By Zafrir Rinat

The Arab Samech Het neighborhood in Lod reminds a visitor more of a developing country than a district in a city a short ride from Tel Aviv. But things have been looking up: Samech Het’s homes have just been connected to the municipal water system.

Residents now have running water regularly, though they have to pay the municipality’s water company that was set up three years ago for the privilege.

“Previously, there was just one pipe here that didn’t supply enough for everyone, and pumps that we installed ourselves,” said the chairman of the Samech Het neighborhood committee, Juman Shaban. “Sometimes there was no water at all. When they also arrange sewers for us, I’ll throw a celebration.”

The experience in Lod, a mixed city of Jewish and Arab residents, reflects a substandard water and sewer infrastructure in many places throughout Israel, especially in Arab neighborhoods where homes have been put up without building permits. In these cases, the houses were not connected to the municipal infrastructure.

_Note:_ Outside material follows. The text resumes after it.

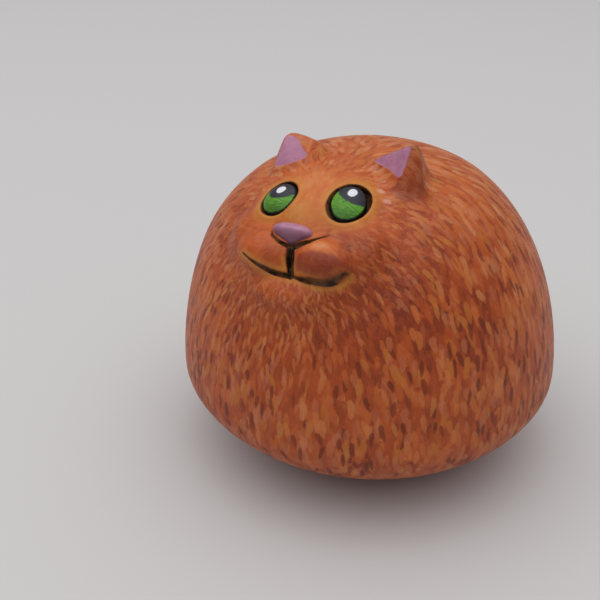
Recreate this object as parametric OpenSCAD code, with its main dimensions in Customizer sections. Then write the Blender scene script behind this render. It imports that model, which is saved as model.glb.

In Lod, the problem affects several large neighborhoods that are home to tens of thousands of people. The whole town has suffered from feckless government for years.

“When we started to operate, it turned out that 40 percent [of the water] was being wasted,” said Moshe Ashkenazi, the CEO of the municipal water company. He said his staff does not know where all the wasted water is going, but the wastage has been reduced to 20 percent and will be curbed further. Many people in Lod have been illegally tapping into water lines.

Referring to Arab neighborhoods with many illegally built homes, Ashkenazi said “our approach is that if they’re not going to demolish these homes, we have to provide them with basic services.” After suffering severe financial woes, the Lod water company was allocated a special budget by the national Water Authority to upgrade the city’s water grid.

New water lines have been installed throughout the city, mainly in Arab neighborhoods, and illegal tap-ins have been dismantled. In some places, old pipes were discovered that no one knew existed.

The improvements sometimes have to accommodate the existing reality. In one Arab neighborhood, for example, the water company encountered homes that were built illegally on top of a sewer line. The authorities decided they had no choice but to install a new parallel sewer line that could be properly maintained.

At another location, a school agreed to dig up and remove a sewer line from its grounds after the water company offered to build a new sports field. Ashkenazi said the entire sewer network in the Samech Het neighborhood will be completed shortly, which will also end the life of an unauthorized sewer pipe that has been spewing effluent into a nearby stream.